Similarly, area (tri DEC) = area (tri DEF) = \(\frac{1}{2}\)* area (DEFG) ---- (**)

So, from (*) and (**), area (ABCD) = area (DEFG)

Clearly, (1) is sufficient and (2) is not, so answer is A.

This approach takes less than 2 minutes to solve. I think it is quite possible that similar questions are likely to be seen in GMAT at 700 level.

Got it intuitevly + elimination in 2 mins.

Stat.2 is clearly insuff, so eliminate B and D

Stat.1. Rectangle is a part of parallelogram or may be even equal

A,
sorry for my absence of discipline)

hi guys

here is another solution to this hard problem based on a different approach.

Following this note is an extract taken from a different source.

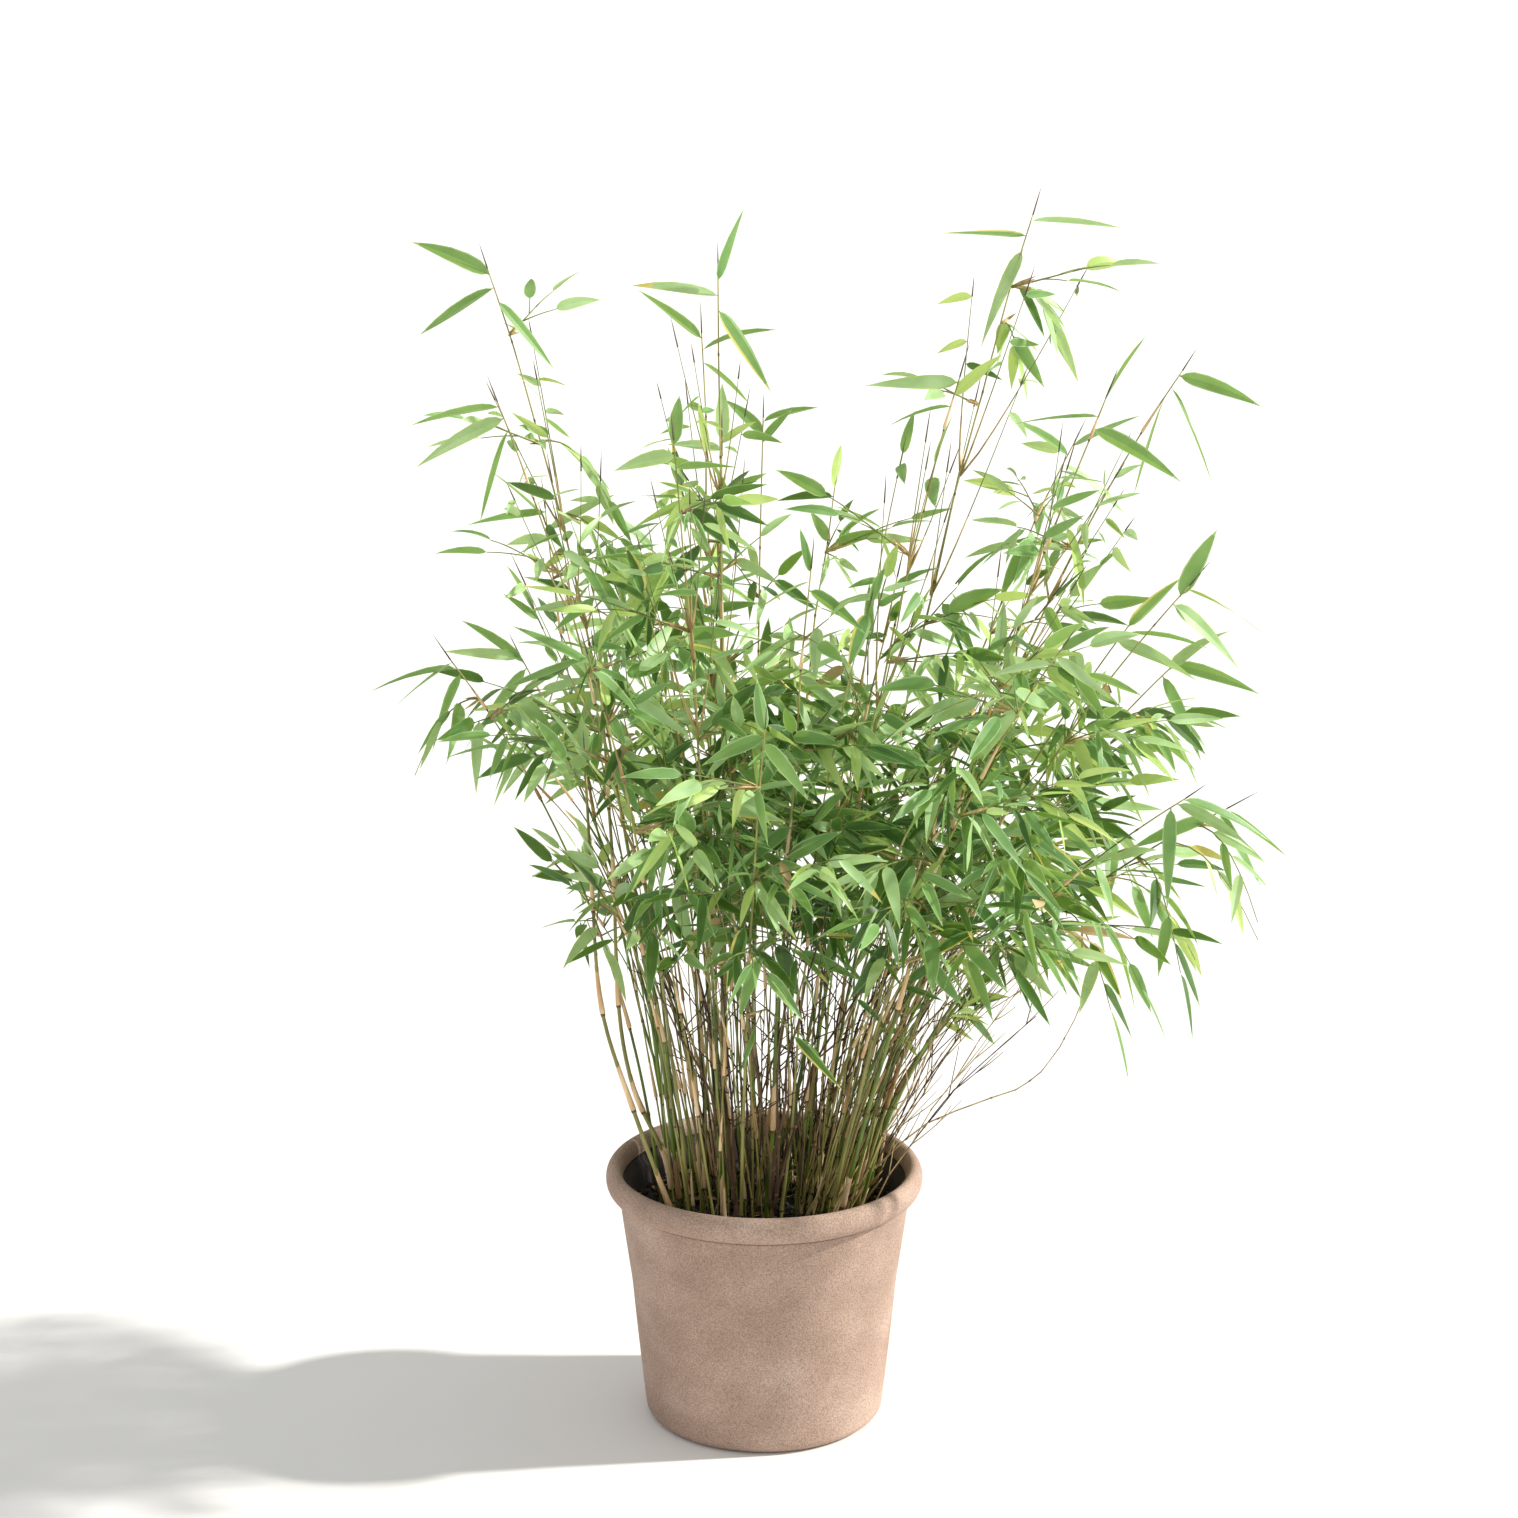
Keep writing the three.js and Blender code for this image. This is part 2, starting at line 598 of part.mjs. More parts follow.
addMesh("pot", potGeometry(), clay);
addMesh("soil", soilGeometry(), compost);

const canes = CANES.map((row, index) => new Cane(row, index));
canes.forEach((cane) => cane.claim());
canes.forEach((cane) => {
  const sections = cane.bare.taper(CANE_FOOT_RADIUS, cane.leafRadius);
  addMesh(cane.name, cane.bare.bar(sections, CANE_SIDES, 0, true), greenCane);
});

for (let index = 0; index < BARE_STEM_COUNT; index += 1) {
  const stem = new BareStem(index);
  addMesh(stem.name, fuse(stem.pieces), brownStem);
}

// The masses grow side by side, a twig at a time, so that they share the room evenly.
const masses = canes.map((cane) => new Foliage(cane));
masses.forEach((mass) => mass.growFlags());
const mostTwigs = Math.max(...masses.map((mass) => mass.twigCount));
for (let index = 0; index < mostTwigs; index += 1) {
  masses.forEach((mass) => mass.growTwig(index));
}
masses.forEach((mass) => addMesh(mass.name, fuse(mass.pieces), leafGreen));

export default plant;
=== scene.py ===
"""Potted bamboo: the dressed plant and its clay pot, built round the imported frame.

The frame is in metres, +Z up, +X to the right of the side seen and +Y away from the viewer.
The plant grows by the same seeded rule as the frame's solids, which works in millimetres. Each
solid leaf's line then carries a spray of finer leaves, and each solid twig finer twigs.
"""

import logging
import math
from dataclasses import dataclass, field
from enum import Enum, IntEnum

import bpy
import numpy as np
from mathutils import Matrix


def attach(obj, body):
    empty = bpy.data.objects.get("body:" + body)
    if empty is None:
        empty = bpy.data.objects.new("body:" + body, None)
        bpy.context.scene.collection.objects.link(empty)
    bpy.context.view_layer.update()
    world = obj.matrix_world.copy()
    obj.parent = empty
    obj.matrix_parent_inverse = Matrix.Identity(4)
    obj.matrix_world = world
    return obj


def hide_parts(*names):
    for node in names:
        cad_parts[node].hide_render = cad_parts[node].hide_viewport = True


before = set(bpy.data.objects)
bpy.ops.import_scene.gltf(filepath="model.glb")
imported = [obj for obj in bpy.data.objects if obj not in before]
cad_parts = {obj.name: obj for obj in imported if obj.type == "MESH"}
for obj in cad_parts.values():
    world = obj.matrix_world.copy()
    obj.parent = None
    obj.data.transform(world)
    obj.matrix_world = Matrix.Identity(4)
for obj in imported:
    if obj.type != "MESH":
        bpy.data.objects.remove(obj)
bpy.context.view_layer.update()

log = logging.getLogger("potted_bamboo")

Vec = np.ndarray
Colour = tuple[float, float, float]
Span = tuple[float, float]

MM = 0.001
UP = np.array([0.0, 0.0, 1.0])
# Keeps the side of an upright direction from having no length.
NUDGE = np.array([1e-6, 0.0, 0.0])
# The clearance between solids that would touch, in millimetres.
GAP = 0.3
GOLDEN_TURN = math.radians(137.5)
BARE_STEM_COUNT = 4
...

i hope you find the solution interesting and easy.

the diagram in the pdf is self explanatory.

Once we understand the diagram, the solution looks so easy.




Took me 15 minutes to figure out the approach.

Press kudos if you like the solution.

Please find the attached file for explanation

Answer: option A

Awesome explanation Gmat Insight!!! Thank you so much..

Somehow I came to know that in any parallelogram, if a triangle is formed joining two vertexes of the parallelogram and a point of opposite side of the vertexes, then the area of resulting triangle is half of the area of the parallelogram. Need confirmation from expert.

Draw a line EC.

Now in DEFG rectangle, Area of DEC = Area of \(\frac{1}{2}\) DEFG
Again in ABCD parallelogram, Area of DEC = Area of \(\frac{1}{2}\) ABCD

∴ Area of \(\frac{1}{2}\) DEFG = Area of \(\frac{1}{2}\) ABCD => Area of DEFG = Area of ABCD.

So, A is sufficient.

But how are we assuming that EC is perpendicular to DC? Please help.

Hi VeritasKarishma and GMATinsight, can you provide a ressponse to this question

Solution:

To solve this problem, we need to know the following fact:

If a triangle is inscribed in a parallelogram (or a rectangle) such that a side of the triangle coincides with a side of the parallelogram (or the rectangle) and a vertex not on of this side of the triangle is on the opposite side of the parallelogram (or the rectangle), then the area of the triangle is exactly half of the area of the parallelogram (or the rectangle).

With this fact in mind, we can draw EC and create triangle ECD. We see that the area of triangle ECD is exactly half the area of parallelogram ABCD since it satisfies the fact above. Furthermore, the area of triangle ECD is also exactly half the area of rectangle DEFG since it also satisfies the fact above. Therefore, it must be true that parallelogram ABCD and rectangle DEFG have the same area (since they are both twice the area of triangle ECD). In other words, if we know the area of the rectangle, we know the area of the parallelogram (and vice versa).

Statement One Only:

The area of rectangle DEFG is 8√5.

Since the area of rectangle DEFG is 8√5, the area of parallelogram ABCD is also 8√5. Statement one alone is sufficient.

Statement Two Only:

Line AH, the altitude of parallelogram ABCD, is 5.

Since we don’t know the length of DC, the base of the parallelogram, we can’t determine its area. Statement two alone is sufficient.

Answer: A

I would like to share my thought process. I maybe doing something crazy, but please bare with me I would answer this question using pure geometry after 20 minutes think, but under exam conditions ...

I answered this question purely using logic (which might not be very convincing). First of all, B and D are clearly out. Because we can not find the area of the parallelogram using only the height.

But if we have the area of the rectangle, and if I was able to replace one of the touching points of the two figures, lets say point E slightly to the left, and keeping in mind that point C must remain the touching point, then for the figure to remain rectangle remaining 2 points should also be rearranged accordingly. So any movement of point E requires other points to relocate as well and indicates exact locations of those other points.

Next step is that when we slide point E all the way to the left until it forms 90 degrees on top of point D. In this case point G will match point C and point F will hang on 90 degree above it as well. Now we already have a rectangle for which the height is exactly same as for parallelogram, and the side DC is also equal, therefore their areas must also be equal.

Apart from this questions, I have come across several problems, in which position of one point obligates the other point(s) to be exactly somewhere, in order for the conditions to hold (being rectangle in this case). In most of the cases what this means is that the area of the figure remains the same wherever you relocate there points.

I know this is an old thread, but I would be glad to hear assessment of my thought process from the experts.